(DIRECTIONS FOR THIS TASK): Give the listing below again in full, exactly as written.
-- RAW RECORDS start --
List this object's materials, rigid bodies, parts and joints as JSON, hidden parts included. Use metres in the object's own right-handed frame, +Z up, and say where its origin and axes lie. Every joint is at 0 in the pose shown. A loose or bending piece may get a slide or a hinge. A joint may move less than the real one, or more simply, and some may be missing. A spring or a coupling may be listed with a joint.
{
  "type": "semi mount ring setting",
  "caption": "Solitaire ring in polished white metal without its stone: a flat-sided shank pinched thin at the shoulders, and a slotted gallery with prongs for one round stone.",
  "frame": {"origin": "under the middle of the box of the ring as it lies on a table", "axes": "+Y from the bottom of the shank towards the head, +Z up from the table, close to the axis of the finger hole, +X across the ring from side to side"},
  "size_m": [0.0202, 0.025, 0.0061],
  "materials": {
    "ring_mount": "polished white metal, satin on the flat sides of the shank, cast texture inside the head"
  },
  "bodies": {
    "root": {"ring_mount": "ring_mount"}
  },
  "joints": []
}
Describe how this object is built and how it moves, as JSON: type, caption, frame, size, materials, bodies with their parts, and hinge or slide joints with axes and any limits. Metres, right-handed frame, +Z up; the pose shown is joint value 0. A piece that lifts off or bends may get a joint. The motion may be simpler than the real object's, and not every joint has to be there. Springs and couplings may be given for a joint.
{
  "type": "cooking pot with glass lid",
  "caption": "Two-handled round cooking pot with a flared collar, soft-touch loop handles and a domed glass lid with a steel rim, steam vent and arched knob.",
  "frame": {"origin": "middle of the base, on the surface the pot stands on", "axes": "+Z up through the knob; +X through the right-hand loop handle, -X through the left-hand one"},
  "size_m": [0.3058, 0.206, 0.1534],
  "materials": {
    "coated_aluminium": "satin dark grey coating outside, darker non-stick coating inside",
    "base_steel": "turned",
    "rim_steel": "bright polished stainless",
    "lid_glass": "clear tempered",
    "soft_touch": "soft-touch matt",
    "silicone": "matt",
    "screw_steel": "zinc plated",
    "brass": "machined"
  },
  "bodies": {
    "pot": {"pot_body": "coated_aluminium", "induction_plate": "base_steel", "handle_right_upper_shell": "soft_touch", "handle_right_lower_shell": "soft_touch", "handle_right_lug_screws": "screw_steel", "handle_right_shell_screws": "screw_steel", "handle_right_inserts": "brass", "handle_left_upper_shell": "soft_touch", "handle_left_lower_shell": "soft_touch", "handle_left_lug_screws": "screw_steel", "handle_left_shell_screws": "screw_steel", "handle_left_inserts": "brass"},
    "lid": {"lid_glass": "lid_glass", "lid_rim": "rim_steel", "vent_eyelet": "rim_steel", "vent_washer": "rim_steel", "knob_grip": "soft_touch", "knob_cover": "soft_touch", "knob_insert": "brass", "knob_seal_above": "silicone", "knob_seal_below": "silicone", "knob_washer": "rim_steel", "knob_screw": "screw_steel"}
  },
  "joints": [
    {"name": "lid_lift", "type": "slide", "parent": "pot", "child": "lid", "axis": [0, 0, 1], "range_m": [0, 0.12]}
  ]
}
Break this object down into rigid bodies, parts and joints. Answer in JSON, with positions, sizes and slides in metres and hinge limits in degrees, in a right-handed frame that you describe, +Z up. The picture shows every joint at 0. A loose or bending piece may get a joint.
-- RAW RECORDS end --
(RESULT OF THIS TASK):
List this object's materials, rigid bodies, parts and joints as JSON, hidden parts included. Use metres in the object's own right-handed frame, +Z up, and say where its origin and axes lie. Every joint is at 0 in the pose shown. A loose or bending piece may get a slide or a hinge. A joint may move less than the real one, or more simply, and some may be missing. A spring or a coupling may be listed with a joint.
{
  "type": "semi mount ring setting",
  "caption": "Solitaire ring in polished white metal without its stone: a flat-sided shank pinched thin at the shoulders, and a slotted gallery with prongs for one round stone.",
  "frame": {"origin": "under the middle of the box of the ring as it lies on a table", "axes": "+Y from the bottom of the shank towards the head, +Z up from the table, close to the axis of the finger hole, +X across the ring from side to side"},
  "size_m": [0.0202, 0.025, 0.0061],
  "materials": {
    "ring_mount": "polished white metal, satin on the flat sides of the shank, cast texture inside the head"
  },
  "bodies": {
    "root": {"ring_mount": "ring_mount"}
  },
  "joints": []
}
Describe how this object is built and how it moves, as JSON: type, caption, frame, size, materials, bodies with their parts, and hinge or slide joints with axes and any limits. Metres, right-handed frame, +Z up; the pose shown is joint value 0. A piece that lifts off or bends may get a joint. The motion may be simpler than the real object's, and not every joint has to be there. Springs and couplings may be given for a joint.
{
  "type": "cooking pot with glass lid",
  "caption": "Two-handled round cooking pot with a flared collar, soft-touch loop handles and a domed glass lid with a steel rim, steam vent and arched knob.",
  "frame": {"origin": "middle of the base, on the surface the pot stands on", "axes": "+Z up through the knob; +X through the right-hand loop handle, -X through the left-hand one"},
  "size_m": [0.3058, 0.206, 0.1534],
  "materials": {
    "coated_aluminium": "satin dark grey coating outside, darker non-stick coating inside",
    "base_steel": "turned",
    "rim_steel": "bright polished stainless",
    "lid_glass": "clear tempered",
    "soft_touch": "soft-touch matt",
    "silicone": "matt",
    "screw_steel": "zinc plated",
    "brass": "machined"
  },
  "bodies": {
    "pot": {"pot_body": "coated_aluminium", "induction_plate": "base_steel", "handle_right_upper_shell": "soft_touch", "handle_right_lower_shell": "soft_touch", "handle_right_lug_screws": "screw_steel", "handle_right_shell_screws": "screw_steel", "handle_right_inserts": "brass", "handle_left_upper_shell": "soft_touch", "handle_left_lower_shell": "soft_touch", "handle_left_lug_screws": "screw_steel", "handle_left_shell_screws": "screw_steel", "handle_left_inserts": "brass"},
    "lid": {"lid_glass": "lid_glass", "lid_rim": "rim_steel", "vent_eyelet": "rim_steel", "vent_washer": "rim_steel", "knob_grip": "soft_touch", "knob_cover": "soft_touch", "knob_insert": "brass", "knob_seal_above": "silicone", "knob_seal_below": "silicone", "knob_washer": "rim_steel", "knob_screw": "screw_steel"}
  },
  "joints": [
    {"name": "lid_lift", "type": "slide", "parent": "pot", "child": "lid", "axis": [0, 0, 1], "range_m": [0, 0.12]}
  ]
}
Break this object down into rigid bodies, parts and joints. Answer in JSON, with positions, sizes and slides in metres and hinge limits in degrees, in a right-handed frame that you describe, +Z up. The picture shows every joint at 0. A loose or bending piece may get a joint.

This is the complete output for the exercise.